[start]
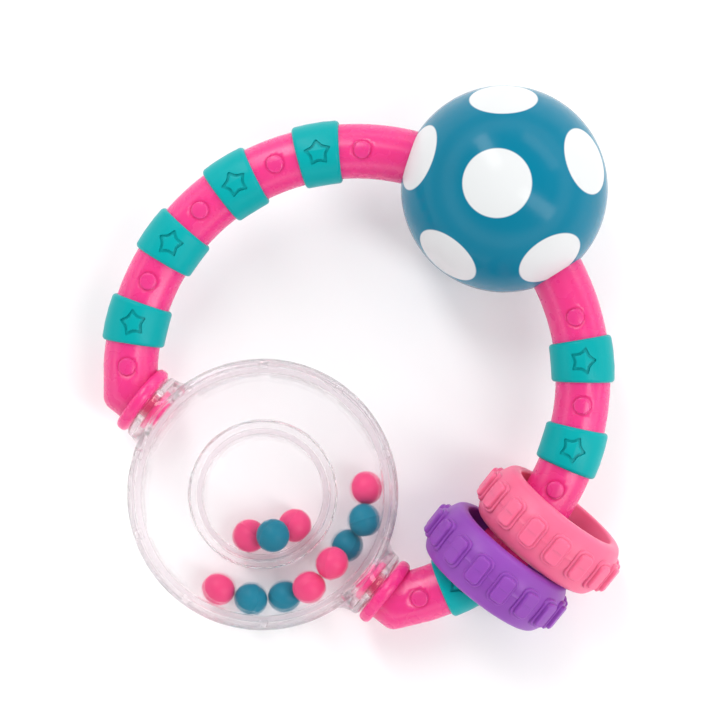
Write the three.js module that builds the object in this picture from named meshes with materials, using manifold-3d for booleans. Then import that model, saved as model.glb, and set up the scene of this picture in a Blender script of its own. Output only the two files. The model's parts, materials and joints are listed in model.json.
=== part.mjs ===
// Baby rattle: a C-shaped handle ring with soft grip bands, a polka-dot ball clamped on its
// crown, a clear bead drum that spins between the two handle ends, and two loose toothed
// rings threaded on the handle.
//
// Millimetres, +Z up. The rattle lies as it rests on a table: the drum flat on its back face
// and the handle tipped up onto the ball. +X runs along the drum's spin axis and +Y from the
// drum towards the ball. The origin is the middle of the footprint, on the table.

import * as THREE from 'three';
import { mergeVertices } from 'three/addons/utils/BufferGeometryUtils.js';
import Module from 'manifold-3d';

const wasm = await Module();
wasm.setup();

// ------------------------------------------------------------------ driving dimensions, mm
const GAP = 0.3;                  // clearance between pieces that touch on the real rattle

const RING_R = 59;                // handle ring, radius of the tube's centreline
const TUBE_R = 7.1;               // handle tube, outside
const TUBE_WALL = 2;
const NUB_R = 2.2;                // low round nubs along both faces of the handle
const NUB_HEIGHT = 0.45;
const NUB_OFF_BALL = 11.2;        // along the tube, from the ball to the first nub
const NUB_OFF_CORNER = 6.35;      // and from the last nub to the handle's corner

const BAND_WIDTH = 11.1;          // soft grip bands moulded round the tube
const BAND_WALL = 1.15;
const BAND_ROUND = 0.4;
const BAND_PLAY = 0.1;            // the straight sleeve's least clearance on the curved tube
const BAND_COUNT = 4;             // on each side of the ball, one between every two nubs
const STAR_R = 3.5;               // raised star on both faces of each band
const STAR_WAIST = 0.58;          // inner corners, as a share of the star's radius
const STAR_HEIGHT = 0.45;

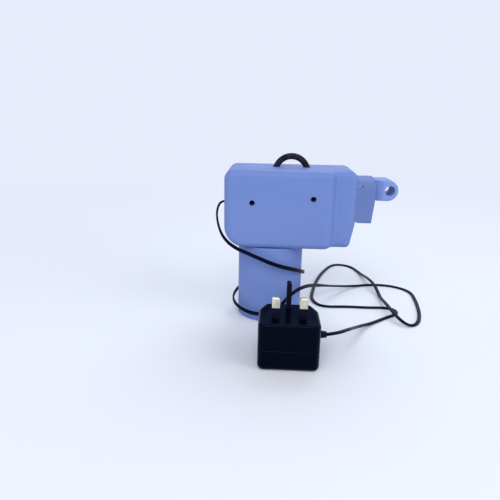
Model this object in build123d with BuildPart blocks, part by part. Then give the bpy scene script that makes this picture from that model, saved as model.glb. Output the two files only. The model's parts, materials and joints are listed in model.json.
[end]
:: Exercise requirements ::
Return exactly, please, the lines of the material from the first one down to and including the line where "const GAP = 0.3;" appears.

:: The solution ::
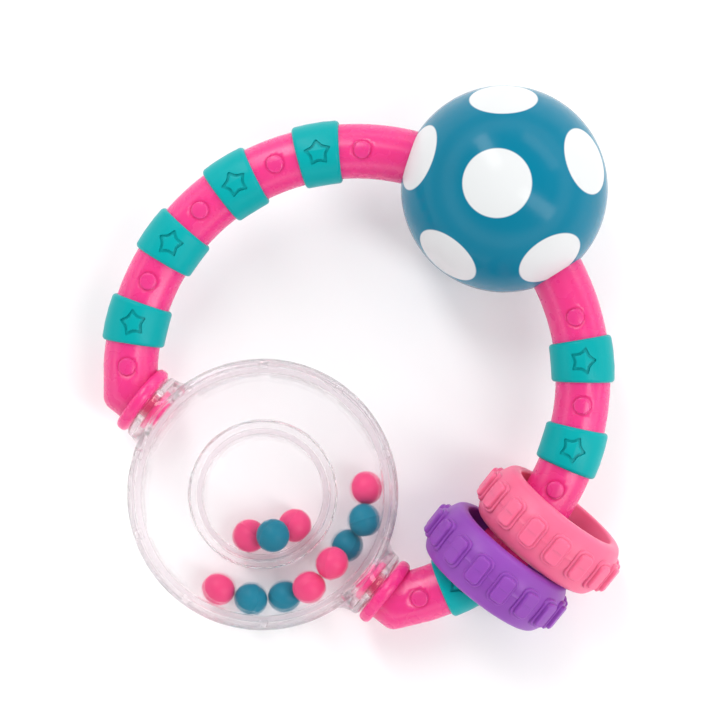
Write the three.js module that builds the object in this picture from named meshes with materials, using manifold-3d for booleans. Then import that model, saved as model.glb, and set up the scene of this picture in a Blender script of its own. Output only the two files. The model's parts, materials and joints are listed in model.json.
=== part.mjs ===
// Baby rattle: a C-shaped handle ring with soft grip bands, a polka-dot ball clamped on its
// crown, a clear bead drum that spins between the two handle ends, and two loose toothed
// rings threaded on the handle.
//
// Millimetres, +Z up. The rattle lies as it rests on a table: the drum flat on its back face
// and the handle tipped up onto the ball. +X runs along the drum's spin axis and +Y from the
// drum towards the ball. The origin is the middle of the footprint, on the table.

import * as THREE from 'three';
import { mergeVertices } from 'three/addons/utils/BufferGeometryUtils.js';
import Module from 'manifold-3d';

const wasm = await Module();
wasm.setup();

// ------------------------------------------------------------------ driving dimensions, mm
const GAP = 0.3;                  // clearance between pieces that touch on the real rattle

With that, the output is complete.